Entry view, facing altar


Stepping inside the Watts Cemetery Chapel is an altogether different experience from walking about its exterior. The Romanesque Revival of the outside is all-but-completely dispensed with and we are launched into a ravishing Art Nouveau interior, with several gestures toward the Romantic style of William Blake. The palette is all in gold and saturated colors. Sinuous vines run rampant all around the angelic figures, with medallions containing either words or allegorical images as the fruit of these vines. The interior is disorienting because the walls don't obviously correllate to the contours which the exterior of the building suggest. The interior is as strong in its curves as it is in its angles; the ceiling arches and converges so that it is more an egg than a sphere.

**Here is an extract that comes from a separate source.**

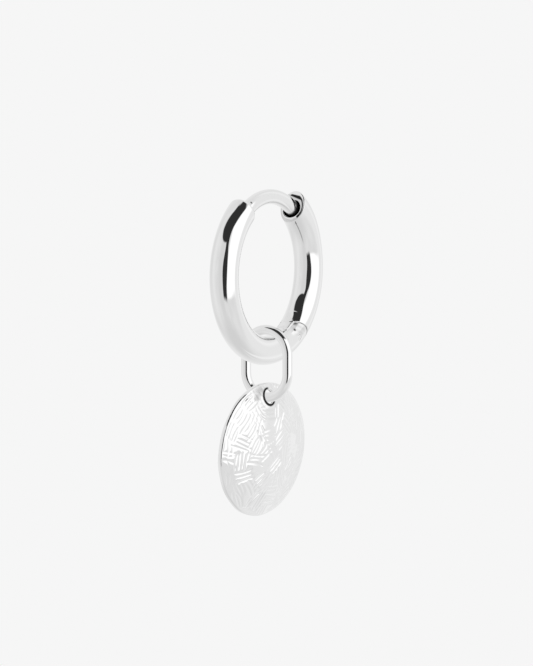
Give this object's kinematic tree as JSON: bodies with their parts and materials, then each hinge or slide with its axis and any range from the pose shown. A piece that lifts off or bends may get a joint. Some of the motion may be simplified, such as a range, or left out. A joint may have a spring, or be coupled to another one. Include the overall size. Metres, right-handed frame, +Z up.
{
  "type": "huggie earring",
  "caption": "Hinged round huggie hoop earring with a bare ear post, an oblong link and a hammered domed disc drop.",
  "frame": {"origin": "middle of the ear post at the top of the ring, where the earring hangs in the ear lobe", "axes": "+Z up, +X towards the hinged gate, +Y to the back of the ring, away from its seen face; the ring lies in the XZ plane"},
  "size_m": [0.013, 0.0042, 0.0231],
  "materials": {
    "polished_silver": "mirror polish",
    "ear_wire_silver": "soft polish",
    "hammered_silver": "polished, chased all over with short strokes"
  },
  "bodies": {
    "ring_half": {"hoop": "polished_silver", "ear_post": "ear_wire_silver", "hinge_pin": "ear_wire_silver"},
    "gate_half": {"gate": "polished_silver"},
    "drop_link": {"link": "polished_silver"},
    "drop_disc": {"disc": "hammered_silver"}
  },
  "joints": [
    {"name": "gate_hinge", "type": "hinge", "parent": "ring_half", "child": "gate_half", "pos_m": [0.00274, 0, -0.01006], "axis": [0, 1, 0], "range_deg": [0, 50]},
    {"name": "link_swing", "type": "hinge", "parent": "ring_half", "child": "drop_link", "pos_m": [0, 0, -0.01079], "axis": [1, 0, 0], "range_deg": [-70, 70]},
    {"name": "disc_swing", "type": "hinge", "parent": "drop_link", "child": "drop_disc", "pos_m": [0, 0, -0.01411], "axis": [0, 1, 0], "range_deg": [-50, 50]}
  ]
}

This is a cemetery chapel, not a church, so the building's purpose is to perform a ceremony for only one ritual--that of burial. So, the program of the decoration needs to be viewed through the lens of mourning and prayer for rebirth. Fraser-Tytler creates an elaborate heaven across four ceiling-to-floor panels, tied together by the grape vines sprawling at the base of The Tree of Life, meeting at an altar, and arching to the ceiling. Each panel contains a a giant, burning seraphim, whose hands use the Latin gesture for blessing on one side, and the Greek blessing on the other. Cherubim flank the seraphim in heart-shaped aureoles that meet and join in the ceiling.


The Ceiling

The ceiling suggests a transept (something typical of cross-shaped churches), which doesn't really exist on the floor of the chapel. Fraser-Tytler's notes on the decorative program indicate that at the apex of the ceiling is the circle which suggests wholeness, eternity, divinity. I didn't find an explanation of why that center appears to be broken and dark, unlike the domes in many traditional churches, which let in light.


The Altar

Though the chapel was consecrated in 1895, the altar does not appear to be equipped for a requiem mass, so it serves more as a focal point for prayer. It is here, as a focal point, that Fraser-Tytler signs her work, and dedicates it to the community. The retable of the altar has a painting of her husband's (George Frederic Watts) which is a variant of a work which hangs in the Tate Gallery, "The All-Pervading." The base of the altar (terracotta with gilt paint) has three panels symbolizing "The Way, The Truth, and The Life."


Altar base, featuring labyrinth motif: The Life


The panel which depicts "The Life" echoes a motif seen on the exterior of the church: angels bearing the labyrinth as a shield. It contains a fragment of a quote from Revelations 21:3, "...[H]e shall dwell with them." The labyrinth is presented as a mystical representation of "The Life," not just life as a journey. "The Life" is the journey with God, or toward God.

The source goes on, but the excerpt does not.